O Ministério das Relações Exteriores brasileiro já sinalizou que está analisando medidas para proteger os interesses nacionais, incluindo possíveis contestações na OMC e negociações diretas com Washington.
Perspectivas para os próximos meses
Economistas e analistas políticos projetam que o cenário comercial global permanecerá volátil ao longo de 2025, com possíveis ajustes nas políticas tarifárias americanas.
"O 'tarifaço' de Trump deve ser visto como uma abertura de negociação, não como uma política definitiva", pondera Marcos Silva, economista-chefe de importante instituição financeira. "Nos próximos meses, veremos uma intensa rodada de negociações bilaterais que pode resultar em ajustes significativos nas tarifas anunciadas inicialmente."

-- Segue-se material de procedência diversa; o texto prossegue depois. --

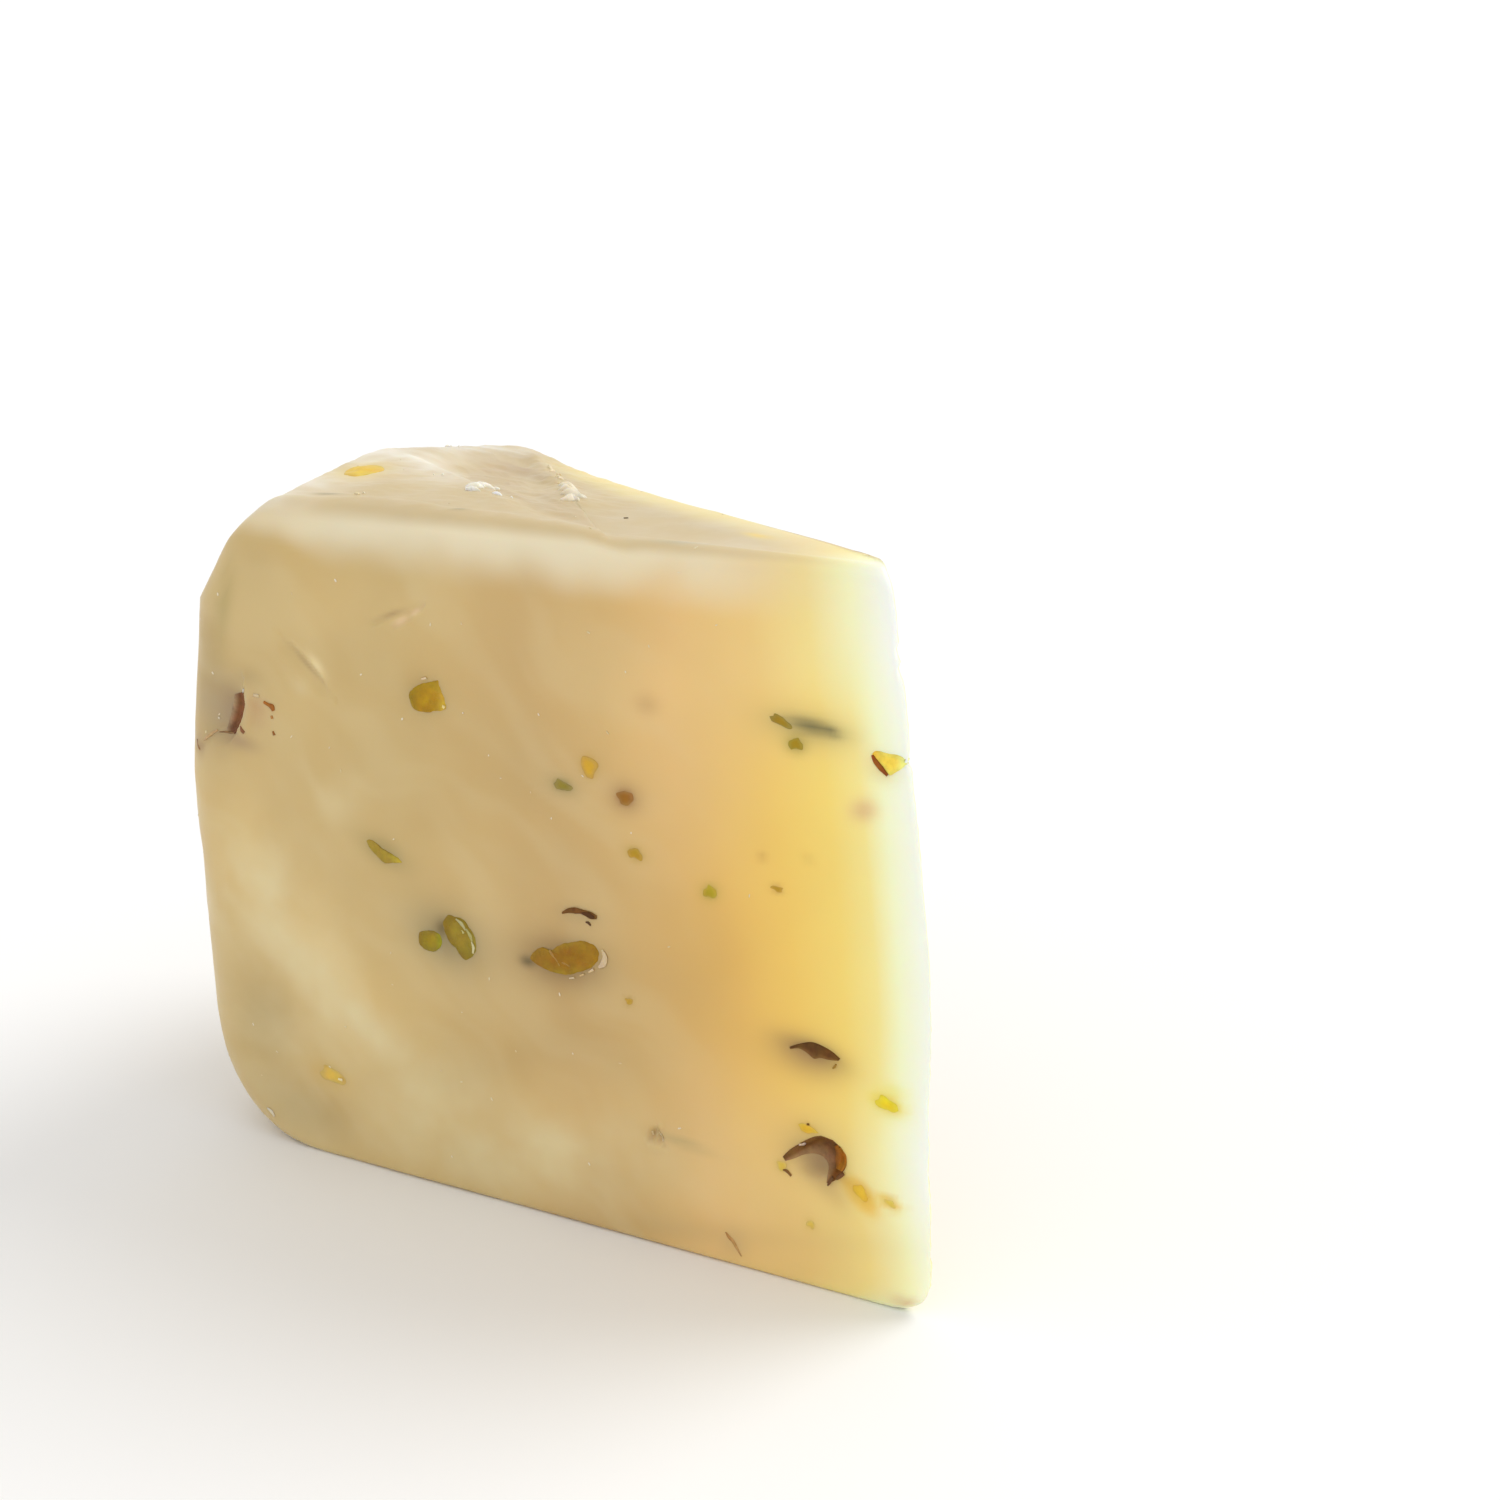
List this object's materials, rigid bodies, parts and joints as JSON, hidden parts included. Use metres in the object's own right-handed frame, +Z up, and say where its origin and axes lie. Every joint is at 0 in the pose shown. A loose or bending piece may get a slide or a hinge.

Enquanto isso, a Rússia parece manter sua posição única no tabuleiro da política comercial americana - suficientemente isolada por sanções anteriores para escapar do novo pacote de tarifas, mas potencialmente beneficiada por uma possível reaproximação estratégica com Washington nos próximos anos. Para o Brasil e outros países afetados, compreender essa dinâmica entre EUA e Rússia torna-se fundamental para desenvolver estratégias comerciais e diplomáticas eficazes no novo cenário global que se desenha.